I thought of a strange cheat in C++. Normally, I can’t smuggle a reference out of a scope because I can’t define an uninitialized reference in the containing scope. However, I can define a pointer to a class containing a reference, fail to initialize it, and then assign it the address of some dynamic memory initialized to a local variable. Even though that dynamic object contains a reference to a variable that is supposed to go out of scope, the pointed-to object still has a valid reference with the same value! g++ doesn’t complain even if I tell it to be -pedantic, so I assume it’s valid.
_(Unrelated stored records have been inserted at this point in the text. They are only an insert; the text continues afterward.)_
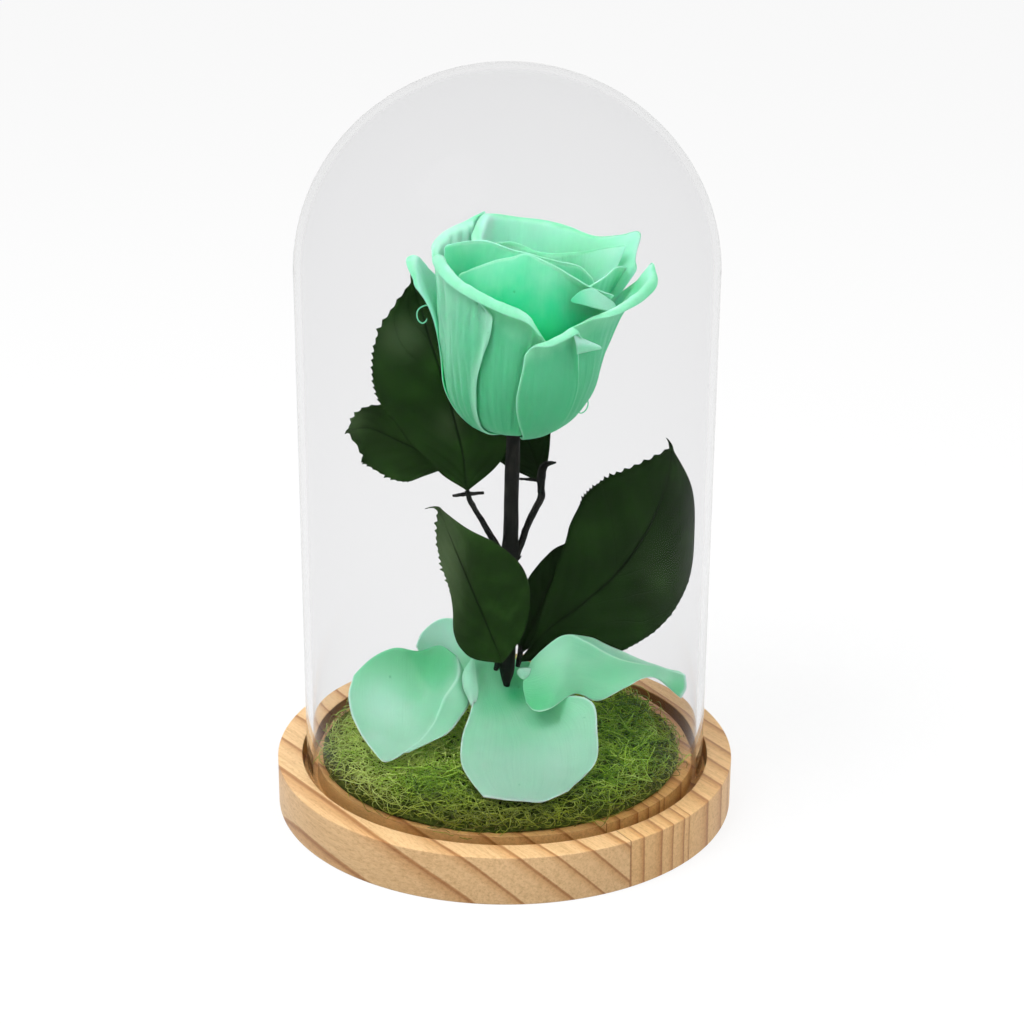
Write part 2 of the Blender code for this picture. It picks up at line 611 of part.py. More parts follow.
def add_leaves():
    green = make_material("leaf_green", srgb(40, 60, 34), 0.45)
    for name, leaf in LEAVES.items():
        sheet_object(name, leaf_grid(leaf, rows=13, columns=5, tooth=0.05), LEAF_THICKNESS, green)


def add_rose():
    petal = make_material("rose_petal", srgb(111, 200, 158), 0.6)
    for name, (layer, ribs) in ROSE_PETALS.items():
        span = abs(ribs[0][1] - ribs[-1][1])
        columns = min(6 + round(span / 40), 9)
        rows = 2 if layer >= BUD_LAYER else 3
        grid = petal_grid(layer, ribs, columns, cup_rows=rows, rise_rows=rows, lip_rows=rows)
        sheet_object(name, grid, PETAL_THICKNESS, petal)


def add_fallen_petals():
    petal = make_material("fallen_petal", srgb(145, 209, 172), 0.6)
    for name, net in FALLEN_PETALS.items():
        grid = net_grid(net, rows=9, columns=8)
        sheet_object(name, grid, FALLEN_THICKNESS, petal)


def cut_stem_hole():
    """A hole in the front petal, where the stem goes down through it."""
    hole = tube_mesh("stem_hole", [(0.65, 0, 26), (0.65, 0, 36)], (2.4, 2.4), STEM_SIDES)
    cutter = bpy.data.objects.new("stem_hole", hole)
    bpy.context.scene.collection.objects.link(cutter)
    cutter.hide_render = True
    cutter.display_type = "WIRE"
    cut = bpy.data.objects["fallen_petal_front"].modifiers.new("Stem hole", "BOOLEAN")
    cut.operation = "DIFFERENCE"
    cut.object = cutter


def main():
    clear_scene()
    add_base()
    add_dome()
    add_moss()
    bark = make_material("stem_bark", srgb(34, 38, 31), 0.6)
    add_stem(bark)
    add_stalks(bark)
    add_leaves()
    add_rose()
    add_fallen_petals()
    cut_stem_hole()


main()
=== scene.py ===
"""The finished look of a preserved mint rose under a glass dome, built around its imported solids.

Lengths are in millimetres where nothing else is said."""

import math

import bmesh
import bpy
import numpy as np
from mathutils import Matrix, Vector, noise


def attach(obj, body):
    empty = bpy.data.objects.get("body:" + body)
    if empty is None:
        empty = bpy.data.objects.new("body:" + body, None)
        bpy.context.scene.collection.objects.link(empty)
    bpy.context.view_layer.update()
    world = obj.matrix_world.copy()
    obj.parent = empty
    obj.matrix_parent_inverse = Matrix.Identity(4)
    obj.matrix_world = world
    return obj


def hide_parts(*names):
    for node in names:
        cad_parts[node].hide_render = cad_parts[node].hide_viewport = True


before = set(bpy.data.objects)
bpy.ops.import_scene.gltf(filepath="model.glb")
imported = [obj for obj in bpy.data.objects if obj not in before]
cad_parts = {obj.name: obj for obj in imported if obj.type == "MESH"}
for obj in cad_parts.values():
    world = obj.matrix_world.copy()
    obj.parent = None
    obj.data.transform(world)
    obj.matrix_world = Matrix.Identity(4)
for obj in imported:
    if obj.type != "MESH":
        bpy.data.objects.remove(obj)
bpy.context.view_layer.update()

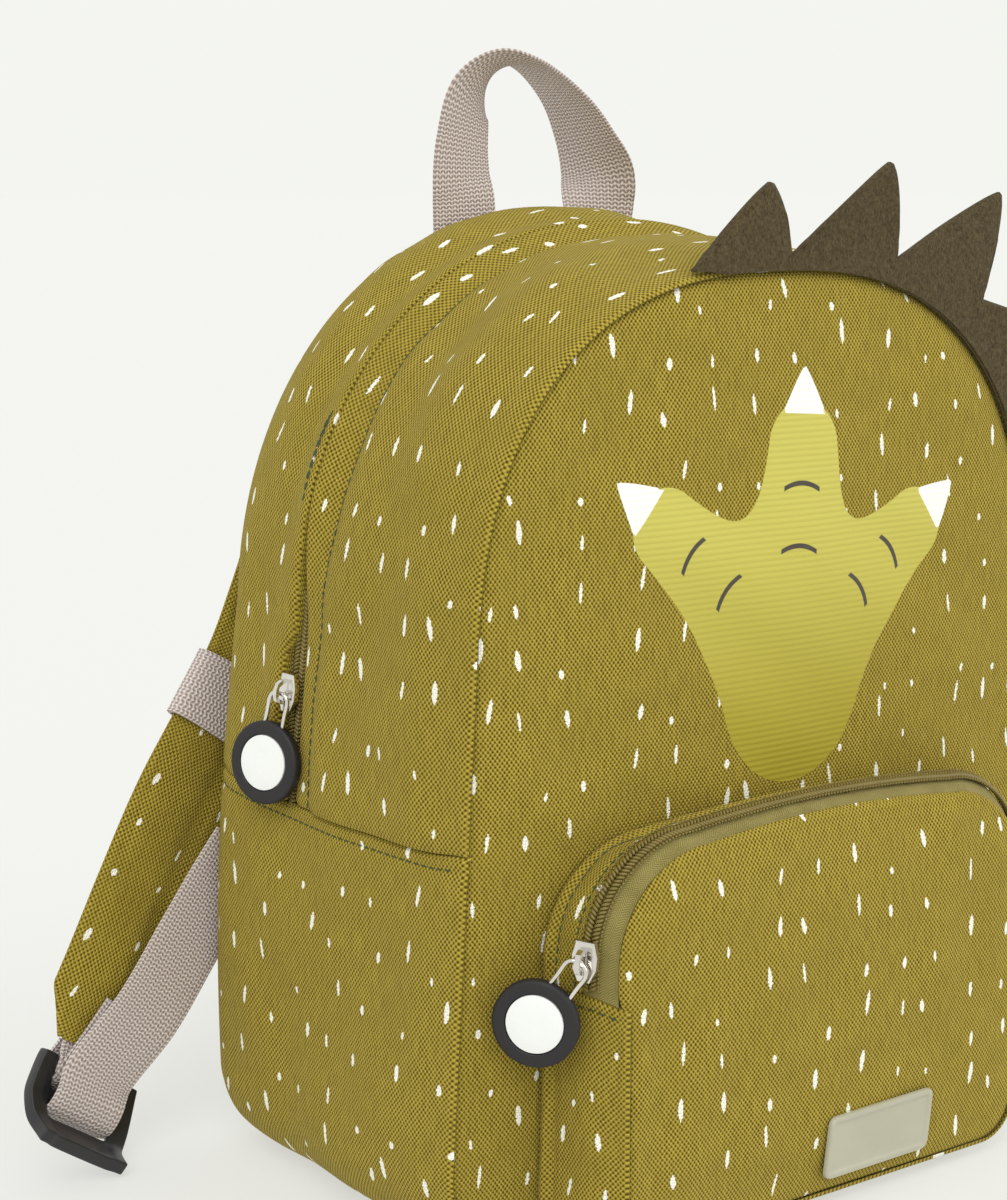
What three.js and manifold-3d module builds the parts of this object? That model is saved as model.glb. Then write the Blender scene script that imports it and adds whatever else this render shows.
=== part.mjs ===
// A small child's backpack in printed canvas: an arched bag with a zipped gusset, a zipped front
// pocket, a felt crest of spikes in the front seam, a webbing carrying loop and two padded shoulder
// straps with ladder buckles. Millimetres, +Z up. The bag stands on its base, its front faces -Y,
// and the origin is the middle of the base.
import * as THREE from "three";
import Module from "manifold-3d";
import { mergeVertices } from "three/addons/utils/BufferGeometryUtils.js";

const wasm = await Module();
wasm.setup();

// Driving sizes of the bag.
const bagWidth = 230; // seam to seam across the front
const bagHeight = 279; // floor to the top of the front seam
const bagDepth = 118; // front seam to back seam
const shoulderHeight = 175; // where the straight sides end and the arch begins
const baseCornerRadius = 24;
const clothThickness = 2; // canvas and lining
const backPadThickness = 5;
const frontDome = 7; // how far the stuffed front stands forward of its seam
const backDome = 3;
const seamGap = 0.3; // running gap between neighbouring pieces
const sideSeamHeight = 119; // where the upper gusset strips join the base band

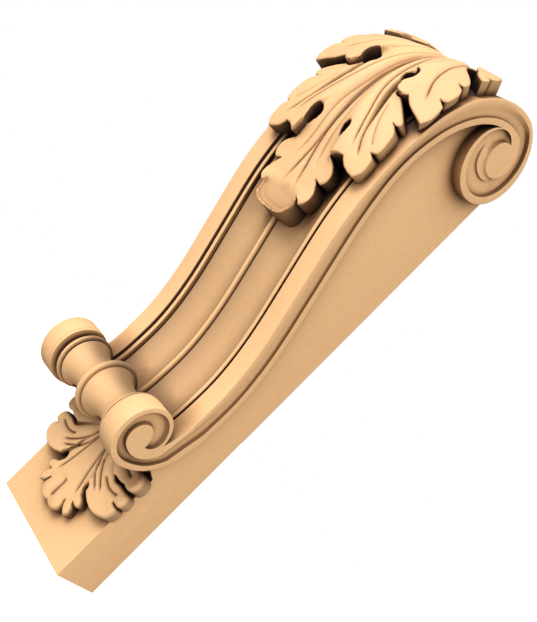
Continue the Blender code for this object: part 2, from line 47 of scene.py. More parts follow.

But how, and why?

struct int_ref
{
  int &x;
  int_ref(int &i): x(i) {}
};

#include <iostream>
using namespace std;

int main(void)
{
  int_ref *irp;
  int i = 1;
  int_ref a(i); // Creates an int_ref initialized to i
  irp = &a; // irp is now a pointer to a reference!
  // Prints 1
  cout << "irp->x = " << irp->x << " (i = " << i << ")" << endl;
  i = 2;
  // Prints 2
  cout << "irp->x = " << irp->x << " (i = " << i << ")" << endl;
  int j = 3;
  int_ref b(j);
  irp = &b;
  // Prints 3
  cout << "irp->x = " << irp->x << " (i = " << i << ", j = " << j << ")" << endl;
  i = 1;
  // Still prints 3
  cout << "irp->x = " << irp->x << " (i = " << i << ", j = " << j << ")" << endl;
  {
    int k = 4;
    irp = new int_ref(k);
    // k goes out of scope
  }
  int k = 1; // Doesn't affect the other k, of course
  // Prints 4 ?!
  cout << "irp->x = " << irp->x << " (i = " << i << ", j = " << j << ")" << endl;
}

Edit: This may in fact be (as suggested in the answers) an undiagnosed dangling reference. What about if I define int_ref like this:

struct int_ref
{
  const int &x;
  int_ref(const int &i): x(i) {}
};

A const reference need not refer to an lvalue, so there is no well-defined concept of a dangling one. Is the code still undefined?